Here is the last one I'll quote:
–“I’m good at killing.” (Just imagine Trump saying this.) Obama has claimed the power to murder anyone anywhere by drone. Richard Nixon had an enemies list, but this drone king has a personal kill list.  Obama’s use of drones against jihadist leaders, and anyone else who happens to be too close, has essentially rescinded the leading principle that was established in the Magna Carta 800 years ago — the presumption of innocence.
Yes, I agree, even while I admit his main reason may have been preventing American military boots on the ground, for I agree with Blum this is fundamentally illegal: You can't legally kill civilians in countries you are not at war with, merely on the ground that you have some reasons to dislike them.

There are 32 bits of Obama's saying (I think), and they are recommended, although I don't think Obama and Trump are equivalent: Obama is not mad
and quite competent; Trump is mad and quite incompetent.

4. Pro-Fracking, Pro-Colonialism, Anti-Single Payer: Dem Platform Disappoints

The fourth and last item today is by Nika Knight on Common Dreams:
  • Pro-Fracking, Pro-Colonialism, Anti-Single Payer: Dem Platform Disappoints
This starts as follows:
When contentious Democratic Party platform negotiations finally came to a close late on Saturday, progressives again left disappointed.

At the committee's final meeting in Orlando, Florida, supporters of Hillary Clinton successfully voted down amendments supporting a single payer healthcare system, a nationwide ban on fracking, as well as an amendment objecting to Israel's occupation of the West Bank and characterizing the settlements as illegal.

The losses stung progressives already dismayed by the committee's refusal to oppose the Trans-Pacific Partnership (TPP) trade deal in the platform earlier that day, among other defeats.

I have commented on this yesterday, and am quite willing to repeat my reaction:

Almost every plan or proposal of Bernie Sanders gets - somehow - moved out of the way by the Democratic supporters of the big banks and their plans - Decent banking? Are you crazy? Ending corporate welfare? Are you insane? Helping senior citizens? Are you a moron: they have no power and no money?! - and this continued Saturday with the TPP. Are you bonkers? We Democrats want to live under neofascism! We Democrats want the multi-national corporations to take over the states! [2]

And no, I am not amazed, for Hillary Clinton got many millions from the bank managers, and they are all very much against these Sanders plans on the for them sound ground that they all diminish the profits of the rich.

This is the last bit I'll quote from this article:

Sanders supporters also vowed to "take the fight to Philadelphia" to the Democratic Party convention in a last-ditch effort to pressure the party to support the progressive issues at the core of Sanders' presidential run. The convention runs from July 25-28 in Philadelphia, Pennsylvania.
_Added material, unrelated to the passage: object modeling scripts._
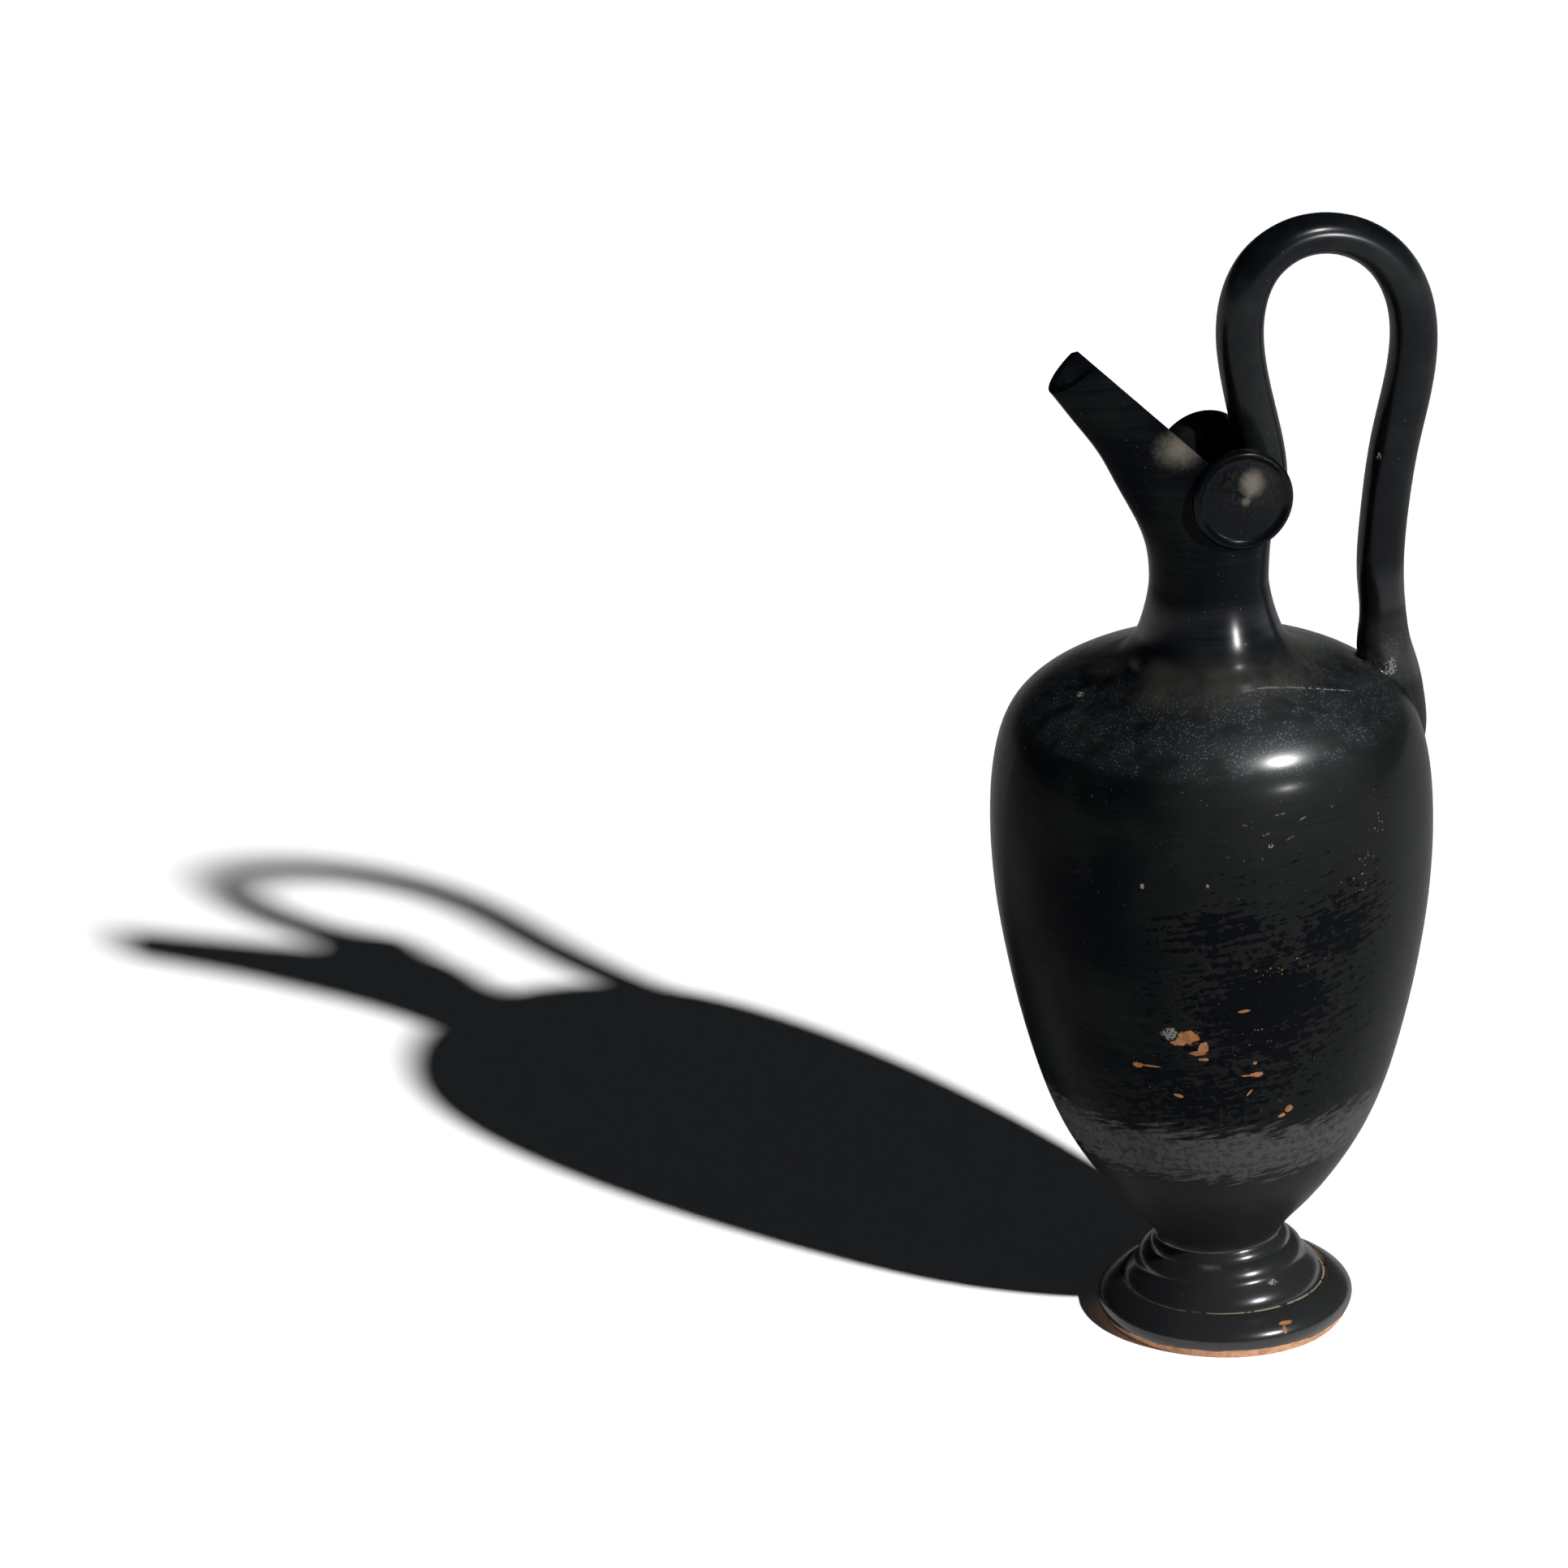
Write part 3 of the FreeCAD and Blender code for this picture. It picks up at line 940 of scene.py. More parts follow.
@dataclass(frozen=True)
class Effects:
    """Builds the shared node groups: spots, flecks, bands and dots."""

    fleck_edge: float = 0.03
    fleck_detail: float = 2.0
    dot_least: float = 0.16
    dot_more: float = 0.16
    dot_edge: float = 0.06

    def build(self) -> dict:
        """Builds each group once and gives them by name."""
        return {
            "spot": self.spot(),
            "fleck": self.fleck(),
            "band": self.band(),
            "dots": self.dots(),
        }

    def spot(self) -> NodeTree:
        """Depth inside a tilted oval: 1 in its middle, 0 on its edge, below 0 outside."""
        kinds = {"Place": "Vector", "Centre": "Vector", "Half size": "Vector", "Tilt": "Float"}
        effect = Effect("spot", kinds, "Depth")
        place, centre, half_size, tilt = effect.given
        board = effect.board
        feeds = {"Vector": board.vector("SUBTRACT", place, centre), "Angle": tilt}
        turned = board.value("VectorRotate", feeds, rotation_type="Z_AXIS")
        return effect.finished(1.0 - board.length(board.vector("DIVIDE", turned, half_size)))

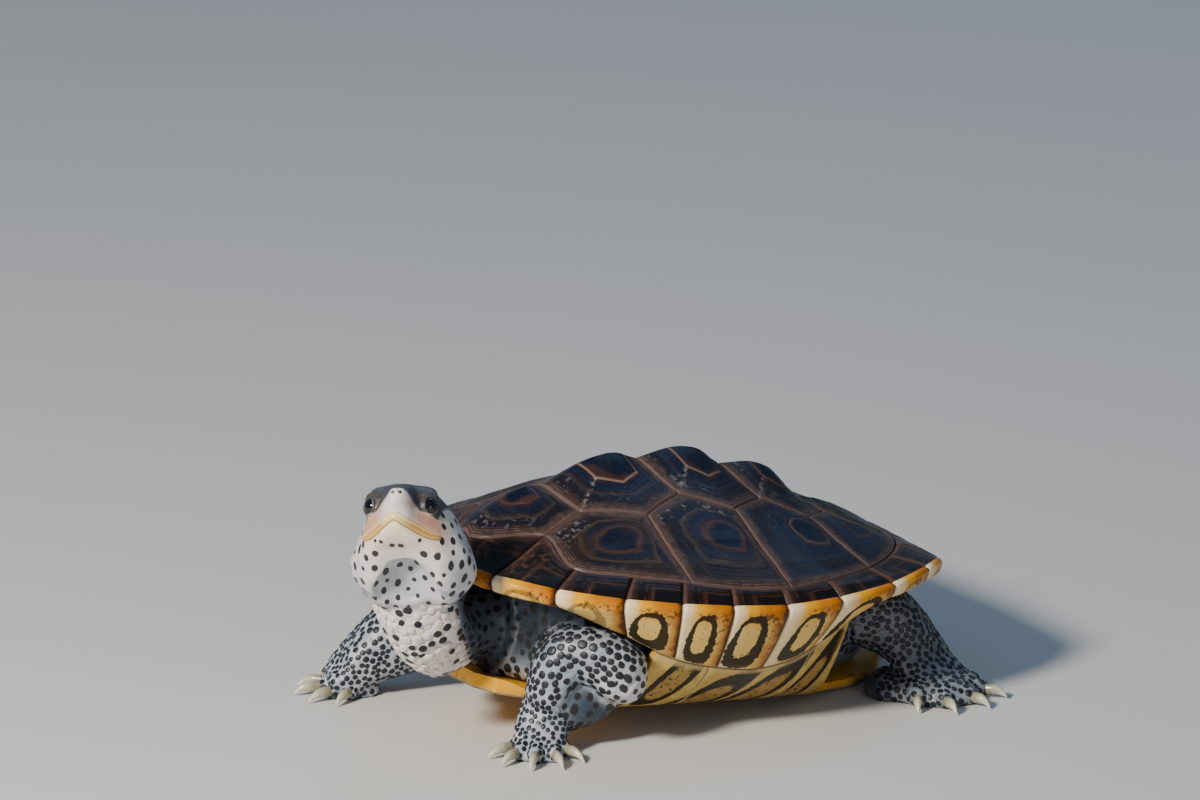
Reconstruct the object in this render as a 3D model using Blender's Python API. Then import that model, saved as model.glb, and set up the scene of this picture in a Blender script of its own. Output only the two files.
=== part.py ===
"""Diamondback terrapin, a life-size adult female, standing with its head raised and turned to its left.

Lengths are millimetres in the animal's own terms until the last step: f forward, l to its left, u up.
The level frame has its origin over the middle of the shell at the height of the shell's rim, and the
shell frame is the same one tilted by the pitch and roll of the stance. In the finished model the
animal faces -Y, its left is +X, and the floor is Z = 0.
"""

import math

import bmesh
import bpy
import numpy as np
from mathutils import Matrix, Vector

MM = 0.001

# Stance.
RIM_HEIGHT = 47.5
PITCH = math.radians(6.0)
ROLL = math.radians(-0.7)

# Shell.
SHELL_LENGTH = 180.0
HALF_LENGTH = SHELL_LENGTH / 2
HALF_WIDTH = 68.0
REAR_BROADENING = 0.055
OUTLINE_POWER = 2.25
# Heights along f of the rim and of the keel's line without its bosses.
RIM_LINE = ((-90.0, -6.0), (-86.0, -2.5), (-78.0, 2.4), (-66.0, 3.8), (-46.0, 1.8), (-23.0, -0.6), (-2.5, -2.2),
            (17.0, -2.0), (34.0, -1.4), (52.0, -0.7), (70.0, 0.2), (84.0, 1.3), (90.0, 2.7))
KEEL_LINE = ((-90.0, -5.0), (-82.0, 1.6), (-75.0, 4.9), (-68.0, 8.0), (-60.0, 11.0), (-50.0, 13.8), (-41.5, 17.2),
             (-28.0, 21.8), (-15.0, 25.5), (0.0, 28.2), (16.0, 28.5), (33.0, 26.0), (50.0, 21.3), (61.0, 16.8),
             (70.0, 12.8), (77.0, 9.6), (84.0, 6.2), (90.0, 3.4))
# How the shell falls from the keel to the rim: the share of the way out, and the share of the height left.
FALL = ((0.0, 1.0), (0.2, 0.87), (0.385, 0.725), (0.6, 0.5), (0.75, 0.345), (0.87, 0.22), (0.94, 0.13), (1.0, 0.0))
KEEL_HEIGHT = 0.8
KEEL_HALF_WIDTH = 5.0
PLATE = 2.6
SEAM = 0.17
EDGE_HEIGHT = 3.4
PLASTRON_DEPTH = 41.0
BRIDGE_START = 34.0
BRIDGE_POWER = 1.75

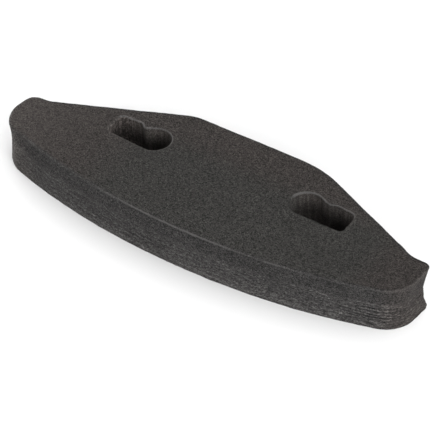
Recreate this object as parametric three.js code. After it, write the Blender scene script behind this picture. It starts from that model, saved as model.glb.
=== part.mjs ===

Those opposing the TPP are hoping to force a floor vote on the trade deal at the party's convention. Both leading Democratic candidates publicly oppose the TPP.

I don't think the managers of the Democratic Party want anything that is typically Sanders, and that includes Hillary Clinton, who is just pretending to
be against the TPP as long as she is not elected as presidential candidate.

And while this is all very disappointing to Sanders' supporters, this is a recommended article - and also there still is the possibility that Sanders might choose to run as a Green Party candidate, having seen that the managers of the Democratic Party never wanted him, and can manipulate the majority of the Democrats they deal with to vote as they want.

But whether Sanders will do so is far from certain, and we will see at the Democratic convention. (And he might say "No", because he wants to be as certain as possible that Trump gets beaten.)

[1] It is important to see that most who are imprisoned in the USA are imprisoned because they broke (or are claimed to have broken: many convictions are by plea deals) the marijuana laws - which are totally insane
seeing that (i) marijuana is very probably the least dangerous mood-altering
drug (that includes the far more dangerous alcohol); (ii) marijuana has been freely available in Holland (always illegally, but freely) for over 30 years now without any dangerous consequences
to its users (except being shot by competing dealers as a dealer); (iii) marijuana is legal in Portugal since over 10 years without any dangerous consequences; and (iv) marijuana now also has been legalized in some American states.

Even so, the majority of the inmates in America's prisons are there because of the marijuana laws, and not because of any other crime.

[2] I have explained two days ago why I think "neoliberalism" is a propaganada term for neofascism, and this is well worth reading. To straighten your mind, here is a diagram I used there that I did not produce myself, but which is quite close to what I think:
I call the above system "neofascism" rather than "Winner-Take-All", but then my grandfather was murdered as a "political terrorist" in a Nazi concentration camp; my father survived 3 years, 9 months and 15 days as a "political terrorist" in four Nazi concentration camps (both were in the resistance), whereas I never earned even the minimum income in Holland, although I got
a B.A. with an 8+ in philosophy and an M.A. with a 9.3 in psychology (both of which are extremely rare: straight A's in everything), also without following any lectures because I was also ill, and I was kept 7 years (!) out of sleep because I protested against a totally insane neighbor and later against two illegal drugs dealers who also threatened to murder me. Also, I was denied the right to take an M.A. in philosophy because I criticized my philosophy teachers truly. None of my attempts to go to court succeeded (i) because I am ill since 1.i.1979 and (ii) because none of those I wanted to go to court against - the City of Amsterdam and the University of Amsterdam - even answered any of my many letters and mails: I am clearly a sub-human in their assesments (which is also the reason why the City police refused to do anything for me all these seven years).